Supervisor Dean Preston noted that the prior DA Suzy Loftus also did not pursue domestic violence charges against Spiers, with the exact same evidence available. “And there’s nothing new that has come since then that is new evidence that domestic violence occurred,” Preston said.
The many, many plot lines and agendas that this simple settlement case has spawned were summed up, with opinions for sure, by Supervisor Hillary Ronen. “Whether it's the politicization of this settlement of this lawsuit, the timing of the police chief pulling out of the [investigation agreement with the DA's Office], with people who have aspirations to run for different offices, supporting candidates for commissions who are the face against police accountability and reform, I am ashamed of what is happening in this city,” she told the board.
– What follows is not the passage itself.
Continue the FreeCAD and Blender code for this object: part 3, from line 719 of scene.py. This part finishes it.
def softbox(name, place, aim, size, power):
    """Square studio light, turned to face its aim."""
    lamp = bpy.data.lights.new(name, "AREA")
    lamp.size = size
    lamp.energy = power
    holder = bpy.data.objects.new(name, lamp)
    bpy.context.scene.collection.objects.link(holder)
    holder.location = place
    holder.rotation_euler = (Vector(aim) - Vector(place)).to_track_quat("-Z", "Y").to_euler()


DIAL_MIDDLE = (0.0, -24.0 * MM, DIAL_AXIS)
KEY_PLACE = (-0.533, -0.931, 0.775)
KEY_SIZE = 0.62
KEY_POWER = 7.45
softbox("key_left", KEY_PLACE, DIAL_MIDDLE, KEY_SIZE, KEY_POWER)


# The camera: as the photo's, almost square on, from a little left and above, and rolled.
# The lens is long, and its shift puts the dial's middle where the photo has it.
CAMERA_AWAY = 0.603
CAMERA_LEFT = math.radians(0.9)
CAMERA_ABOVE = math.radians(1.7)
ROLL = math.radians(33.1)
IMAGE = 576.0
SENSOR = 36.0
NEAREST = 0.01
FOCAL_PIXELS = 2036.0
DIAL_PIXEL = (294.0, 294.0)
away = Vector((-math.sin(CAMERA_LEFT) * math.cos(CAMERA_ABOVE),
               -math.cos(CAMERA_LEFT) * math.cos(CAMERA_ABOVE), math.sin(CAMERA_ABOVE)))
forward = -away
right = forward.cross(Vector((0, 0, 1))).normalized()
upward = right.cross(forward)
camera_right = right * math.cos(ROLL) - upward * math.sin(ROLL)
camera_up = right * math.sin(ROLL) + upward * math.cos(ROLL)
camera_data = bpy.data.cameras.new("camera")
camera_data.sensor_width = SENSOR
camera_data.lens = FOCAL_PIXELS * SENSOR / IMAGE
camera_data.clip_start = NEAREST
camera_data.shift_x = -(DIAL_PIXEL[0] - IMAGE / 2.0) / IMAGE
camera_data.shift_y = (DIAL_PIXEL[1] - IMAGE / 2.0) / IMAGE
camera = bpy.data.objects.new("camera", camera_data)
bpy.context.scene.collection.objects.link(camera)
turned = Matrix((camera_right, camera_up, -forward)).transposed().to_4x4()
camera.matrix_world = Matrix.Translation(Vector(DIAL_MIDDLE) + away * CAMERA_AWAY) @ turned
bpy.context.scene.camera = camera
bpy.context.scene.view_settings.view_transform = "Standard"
Saying the discourse undermined reforms against police brutality, Ronen said recall supporters were “politicizing case after case for their own personal benefit, at the expense of a movement that is long overdue in this country.”
And on a lighter note, it was likely the first time we’ve heard new District 7 supervisor Myrna Melgar say “shit” as a board meeting. She added, “I don’t want to send the message to women that are in violent, oppressive situations that if you call the police, your partner will get the shit beat out of them.”
Stefani’s pointed address makes it pretty clear that “Chesa lets domestic violence perps walk free” will be a new go-to refrain in the recall campaign. And the Chronicle reported last week that police “were reopening their domestic violence investigation against Spiers,” which means his previously resolved case can be characterized as unresolved right up to the June 7 recall election.
Following the supervisors' late-night vote, Dacari Spiers will now get that large settlement payment. But he will probably also have his name invoked many times in months of hit-job ad campaigns, and the police may think they’re not finished with him yet either.